Problem requirements :: In the material below, the lines containing the word "shows" are required; copy each of them.

Records provided ::
========================================================================

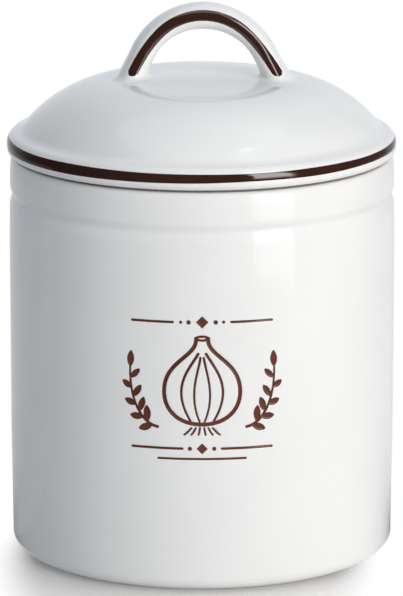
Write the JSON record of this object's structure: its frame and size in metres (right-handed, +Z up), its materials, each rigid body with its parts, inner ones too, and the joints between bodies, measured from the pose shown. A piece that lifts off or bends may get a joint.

========================================================================

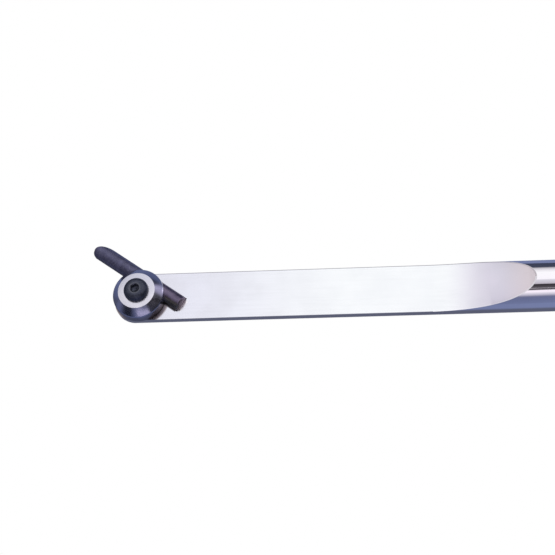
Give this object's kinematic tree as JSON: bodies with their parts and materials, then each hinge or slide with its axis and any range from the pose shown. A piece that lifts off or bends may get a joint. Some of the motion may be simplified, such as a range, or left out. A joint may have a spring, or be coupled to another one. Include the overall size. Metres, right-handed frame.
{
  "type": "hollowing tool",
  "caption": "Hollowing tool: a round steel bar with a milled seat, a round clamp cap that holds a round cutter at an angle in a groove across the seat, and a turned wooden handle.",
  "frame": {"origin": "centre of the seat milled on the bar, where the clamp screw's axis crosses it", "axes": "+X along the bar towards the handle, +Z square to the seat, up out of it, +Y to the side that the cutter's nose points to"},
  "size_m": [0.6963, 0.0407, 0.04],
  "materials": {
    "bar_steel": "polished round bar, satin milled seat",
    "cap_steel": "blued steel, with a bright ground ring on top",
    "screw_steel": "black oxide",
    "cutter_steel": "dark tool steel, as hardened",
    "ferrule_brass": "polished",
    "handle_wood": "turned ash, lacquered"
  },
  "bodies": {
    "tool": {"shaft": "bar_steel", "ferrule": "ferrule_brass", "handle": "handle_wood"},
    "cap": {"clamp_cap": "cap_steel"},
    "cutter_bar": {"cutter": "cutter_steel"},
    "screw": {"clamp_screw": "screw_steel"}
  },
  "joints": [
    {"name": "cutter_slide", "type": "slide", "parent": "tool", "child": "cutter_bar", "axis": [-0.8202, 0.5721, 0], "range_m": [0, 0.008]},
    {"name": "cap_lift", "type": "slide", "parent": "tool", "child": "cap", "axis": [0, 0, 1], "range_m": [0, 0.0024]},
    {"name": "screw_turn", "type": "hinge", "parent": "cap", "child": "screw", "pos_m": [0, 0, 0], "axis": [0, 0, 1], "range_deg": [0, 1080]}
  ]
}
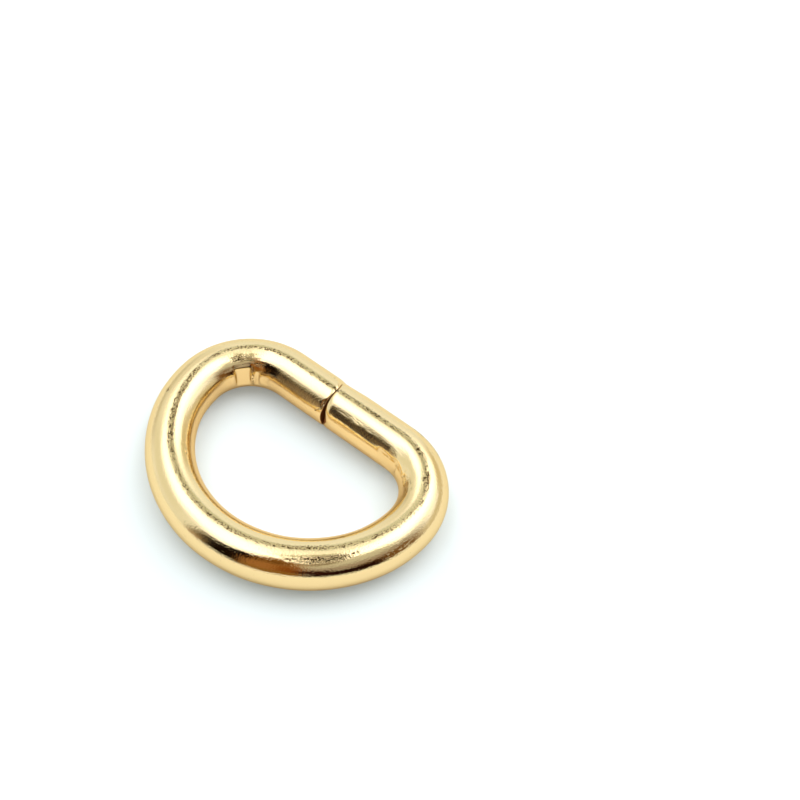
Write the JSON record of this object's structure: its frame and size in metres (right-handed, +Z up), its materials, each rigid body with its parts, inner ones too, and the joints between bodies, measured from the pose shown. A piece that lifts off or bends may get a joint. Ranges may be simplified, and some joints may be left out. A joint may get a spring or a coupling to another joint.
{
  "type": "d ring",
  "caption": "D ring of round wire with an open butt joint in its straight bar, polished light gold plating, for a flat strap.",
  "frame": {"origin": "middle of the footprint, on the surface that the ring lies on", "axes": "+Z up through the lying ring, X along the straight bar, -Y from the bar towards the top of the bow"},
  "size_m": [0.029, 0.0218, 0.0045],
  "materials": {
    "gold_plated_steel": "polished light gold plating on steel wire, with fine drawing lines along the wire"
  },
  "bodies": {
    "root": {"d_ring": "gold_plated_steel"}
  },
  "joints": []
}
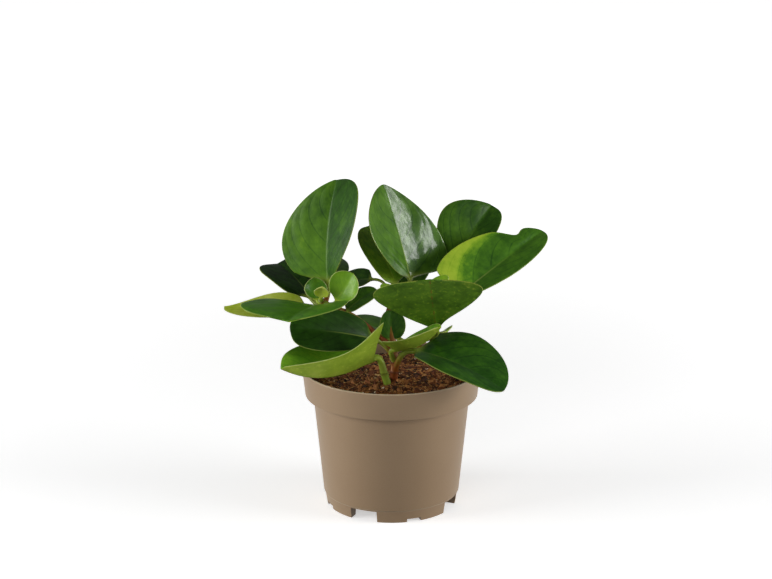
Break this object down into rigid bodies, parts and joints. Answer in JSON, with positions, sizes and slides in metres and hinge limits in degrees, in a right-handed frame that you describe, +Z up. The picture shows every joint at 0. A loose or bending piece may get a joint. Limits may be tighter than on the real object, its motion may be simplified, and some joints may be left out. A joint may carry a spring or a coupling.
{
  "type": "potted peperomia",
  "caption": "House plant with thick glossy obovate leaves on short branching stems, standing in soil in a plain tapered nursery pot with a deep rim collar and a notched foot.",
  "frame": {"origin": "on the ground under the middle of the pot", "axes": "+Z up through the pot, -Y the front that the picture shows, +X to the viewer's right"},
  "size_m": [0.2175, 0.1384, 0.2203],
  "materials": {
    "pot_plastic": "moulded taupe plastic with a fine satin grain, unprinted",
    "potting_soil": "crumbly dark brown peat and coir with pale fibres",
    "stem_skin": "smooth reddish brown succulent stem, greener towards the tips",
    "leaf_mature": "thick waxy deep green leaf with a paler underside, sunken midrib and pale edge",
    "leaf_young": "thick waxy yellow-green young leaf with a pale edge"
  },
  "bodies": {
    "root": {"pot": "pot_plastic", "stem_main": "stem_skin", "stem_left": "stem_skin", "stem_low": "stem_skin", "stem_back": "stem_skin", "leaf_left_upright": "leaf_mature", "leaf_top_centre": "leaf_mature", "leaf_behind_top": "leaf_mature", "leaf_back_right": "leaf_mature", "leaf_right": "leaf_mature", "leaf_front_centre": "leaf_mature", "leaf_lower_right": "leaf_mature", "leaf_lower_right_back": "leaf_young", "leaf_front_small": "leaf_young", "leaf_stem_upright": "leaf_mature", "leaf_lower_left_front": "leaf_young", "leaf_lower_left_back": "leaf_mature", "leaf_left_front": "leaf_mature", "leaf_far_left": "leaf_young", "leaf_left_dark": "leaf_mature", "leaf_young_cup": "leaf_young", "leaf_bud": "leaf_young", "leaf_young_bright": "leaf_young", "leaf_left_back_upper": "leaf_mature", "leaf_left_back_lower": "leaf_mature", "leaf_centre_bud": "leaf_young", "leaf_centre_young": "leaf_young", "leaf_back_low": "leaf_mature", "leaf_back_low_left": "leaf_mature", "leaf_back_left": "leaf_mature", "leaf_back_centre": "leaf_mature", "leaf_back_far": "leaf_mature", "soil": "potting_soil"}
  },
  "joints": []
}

========================================================================

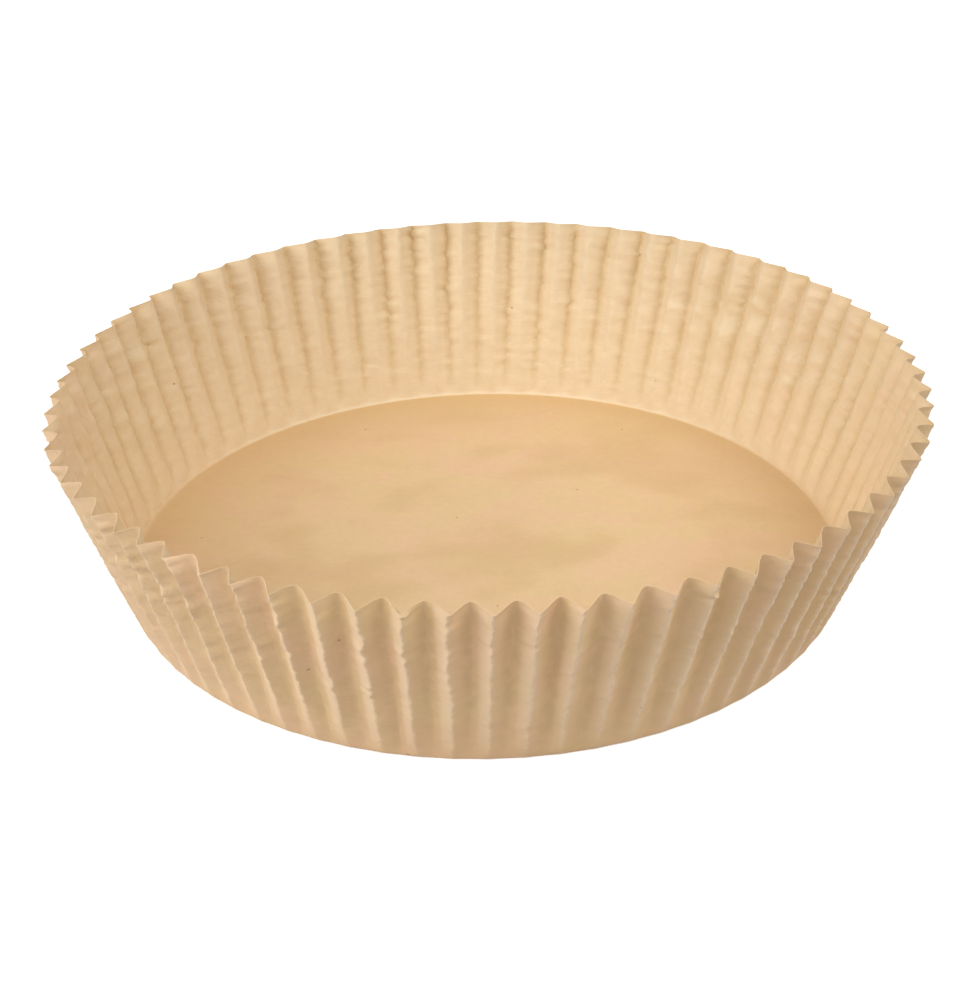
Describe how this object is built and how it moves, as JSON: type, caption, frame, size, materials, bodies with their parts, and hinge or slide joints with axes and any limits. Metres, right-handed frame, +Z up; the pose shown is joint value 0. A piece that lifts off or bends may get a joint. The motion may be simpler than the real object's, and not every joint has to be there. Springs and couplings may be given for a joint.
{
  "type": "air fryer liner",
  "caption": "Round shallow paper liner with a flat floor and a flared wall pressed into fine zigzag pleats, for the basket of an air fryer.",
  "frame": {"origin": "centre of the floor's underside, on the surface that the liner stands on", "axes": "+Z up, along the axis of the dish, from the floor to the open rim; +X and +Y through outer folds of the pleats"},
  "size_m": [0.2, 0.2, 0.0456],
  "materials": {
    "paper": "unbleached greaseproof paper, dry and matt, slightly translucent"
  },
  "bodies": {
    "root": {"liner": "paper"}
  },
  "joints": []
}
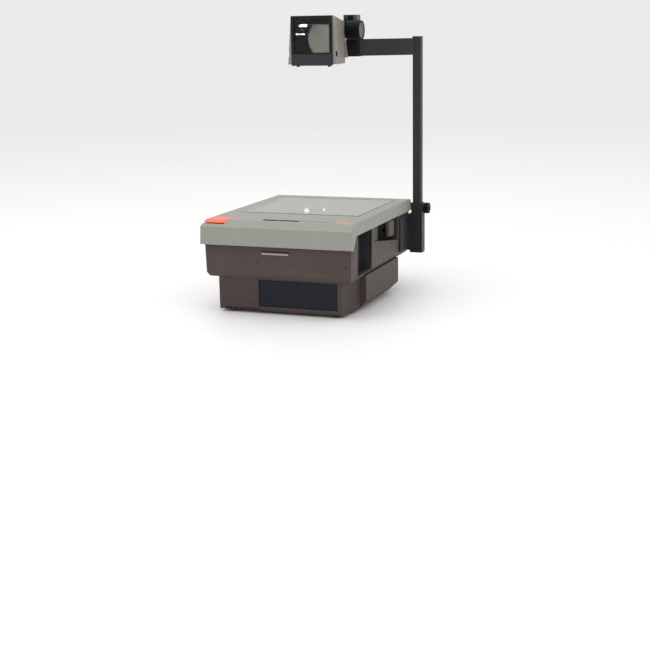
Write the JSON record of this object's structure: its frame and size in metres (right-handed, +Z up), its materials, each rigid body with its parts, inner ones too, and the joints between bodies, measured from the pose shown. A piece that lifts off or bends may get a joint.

========================================================================

Task result ::
Break this object down into rigid bodies, parts and joints. Answer in JSON, with positions, sizes and slides in metres and hinge limits in degrees, in a right-handed frame that you describe, +Z up. The picture shows every joint at 0. A loose or bending piece may get a joint. Limits may be tighter than on the real object, its motion may be simplified, and some joints may be left out. A joint may carry a spring or a coupling.
  "frame": {"origin": "on the ground under the middle of the pot", "axes": "+Z up through the pot, -Y the front that the picture shows, +X to the viewer's right"},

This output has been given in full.